In HBase, what is the primary purpose of grouping columns into column families?
Think about how HBase organizes data on disk to improve read/write performance.
Column families group related columns so that their data is stored together physically on disk. This improves access speed because related data is read or written in blocks.
Consider an HBase table with two column families: info and metrics. If you query only columns from the info family, what is the expected impact on data retrieval performance?
Recall how HBase stores column families separately on disk.
HBase stores each column family separately, so querying columns from one family reads only that family's data blocks, improving performance.
You are designing an HBase table for a sensor data application. Sensors send frequent updates for temperature and humidity. Which column family design will optimize write performance?
Think about how HBase handles writes to different column families.

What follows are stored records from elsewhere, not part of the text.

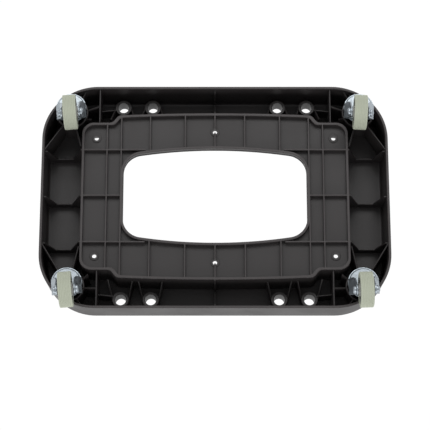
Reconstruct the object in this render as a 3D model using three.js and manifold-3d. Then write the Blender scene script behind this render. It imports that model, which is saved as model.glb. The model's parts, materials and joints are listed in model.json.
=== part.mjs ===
// Rectangular plant pot caddy: one moulded tray with a recessed well, carried by four swivel castors.
// Millimetres, +Z up, standing on the floor at z = 0. The front of the caddy faces -Y.

import * as THREE from 'three';
import { mergeVertices } from 'three/addons/utils/BufferGeometryUtils.js';
import Module from 'manifold-3d';

// ---------------------------------------------------------------- driving dimensions

// Tray skirt, measured at its lower rim
const TRAY_LENGTH = 400;
const TRAY_WIDTH = 267;
const CORNER_RADIUS = 64;
const RIM_Z = 51;
const TOP_Z = 97;
const SKIRT_WALL = 3;
const PLATE_WALL = 3;
const SKIRT_DRAFT = 2;
const EDGE_ROUND = 4;
const INNER_FILLET = 3;

// Recessed well in the middle of the tray, and the opening in its floor
const WELL = { halfLength: 153.9, halfWidth: 88.8, stepIn: 122.4, stepOut: 108.6, stepWidth: 98,
  bowWidth: 100.4, corner: 13 };
const WELL_WALL = 3;
const WELL_FLARE = 2;
const FLOOR_TOP_Z = 60;
const FLOOR_UNDER_Z = 57;
const OPENING = { halfLength: 105.4, halfWidth: 50.6, bowWidth: 56.8, corner: 23 };
const OPENING_WALL = 3;

// Ribs
const RIB = 2;
const PANEL_RIB_X_FULL = [108.3, 124.7];
const PANEL_RIB_X_SHORT = [34.4, 74.9];
const CROSS_RIB_Y = 55.5;
const CORNER_RIB_INNER_X = 80;
const SHALLOW_RIB_Z = 84;
const V_RIB_X = 134;

// Holes
const DRAIN_RADIUS = 2.6;
const DRAIN_RING = { radius: 5.4, height: 0.8 };
const DRAINS = [[137.3, 71.1], [-137.3, 71.1], [137.3, -71.1], [-137.3, -71.1], [0, 78.8], [0, -78.8]];
const TUBE = { x: [73.3, 107.7], y: 117, outer: 9.5, inner: 6.2, lowZ: 77 };
const TUBE_GUSSET = { atTube: 9, atWell: 14, wellZ: 63 };
const TUBE_TIE = { atTube: [116.2, 113.4], atRib: [V_RIB_X, 111.5], lowZ: 75 };

// Castor bosses under the top plate
const CASTOR_X = 167;
const CASTOR_Y = 105;
const BOSS_RING = { outer: 19, inner: 17, lowZ: 61 };
const SOCKET = { outer: 10, bore: 7.3, lowZ: 52.2, endZ: 90 };
const BOSS_RIB_ANGLES = [124, 172, 206, 255, 302];
const BOSS_RIB_LENGTHS = [36, 34, 26, 46, 62];
const BOSS_RIB_RIM_Z = 53;

// Castors
const WHEEL_RADIUS = 20;
const TYRE_WIDTH = 15;
const HUB_HALF = 8.8;
const TRAIL = 15.5;
const AXLE_RADIUS = 3;
const AXLE_HEAD = { inner: 11.3, outer: 15.5, radius: 4.4 };
const LEG = { inner: 9.2, outer: 11, shoulder: 17.2, bendZ: 33, endRadius: 6.5, front: 4, rear: -14 };
const CROWN = { radius: 15.5, underZ: 43.9, topZ: 45.5 };
const CUP = { radius: 17.5, rimZ: 46.2, topZ: 50.4, wall: 1.5, hole: 5.6 };
const RACE = { radius: 10.8, ball: 1.4, z: 47.2 };
const STEM = { radius: 4.8, neck: 5, headRadius: 6.5, headZ: 42.2, flangeRadius: 9, flangeZ: 50.7, topZ: 85 };
const SLEEVE = { outer: 7, inner: 5.1, topZ: 88 };
const GAP = 0.3;

// Each castor as it stands at rest: its place on the tray and the turn of its fork about +Z, in degrees
const CASTORS = [
  { name: 'rear_right', x: CASTOR_X, y: CASTOR_Y, turn: -4.8 },
  { name: 'front_right', x: CASTOR_X, y: -CASTOR_Y, turn: -4.8 },
  { name: 'rear_left', x: -CASTOR_X, y: CASTOR_Y, turn: 3 },
  { name: 'front_left', x: -CASTOR_X, y: -CASTOR_Y, turn: -2 },
];

// The wheels trail past the front of the skirt, so the tray stands back by half of that overhang
const TRAY_Y = (CASTOR_Y + TRAIL + WHEEL_RADIUS - TRAY_WIDTH / 2) / 2;

// Fineness of round shapes
const CORNER_STEPS = 10;
const SMALL_CORNER_STEPS = 4;
const BOW_STEPS = 8;
const FINE = 24;
const ROUND = 18;
const SMALL_ROUND = 12;

// ---------------------------------------------------------------- solids

const wasm = await Module();
wasm.setup();

/** A closed three.js geometry as a manifold solid. */
function solid(geometry) {
  const bare = geometry.clone();
  bare.deleteAttribute('normal');
  bare.deleteAttribute('uv');
  const merged = mergeVertices(bare, 1e-4);
  const index = merged.getIndex().array;
  const kept = [];
  for (let i = 0; i < index.length; i += 3) {
    const [a, b, c] = [index[i], index[i + 1], index[i + 2]];
    if (a !== b && b !== c && a !== c) kept.push(a, b, c);
  }
  const vertProperties = new Float32Array(merged.getAttribute('position').array);
  return new wasm.Manifold(new wasm.Mesh({ numProp: 3, vertProperties, triVerts: new Uint32Array(kept) }));
}

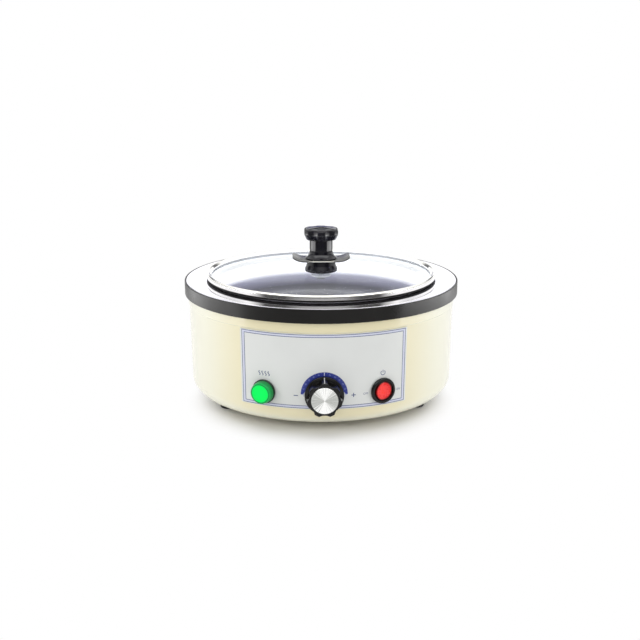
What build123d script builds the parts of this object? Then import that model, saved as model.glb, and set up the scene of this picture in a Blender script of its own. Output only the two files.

Separate column families allow HBase to write data independently and efficiently, reducing write amplification and improving performance for frequent updates.
An HBase table has two column families: cf1 and cf2. After adding many columns to cf1, you notice slow read performance. Which misconfiguration is most likely causing this?
Consider how column family size affects disk I/O.
Having too many columns in one column family creates large data blocks, which slows down reads because more data than needed is loaded.
Your HBase table stores user profiles and their activity logs. Profiles are read frequently but updated rarely. Activity logs are written frequently but read less often. How should you design column families to optimize both read and write performance?
Think about how HBase handles read and write workloads per column family.
Separating profiles and activity logs into different column families allows tuning each for their access patterns, improving overall performance.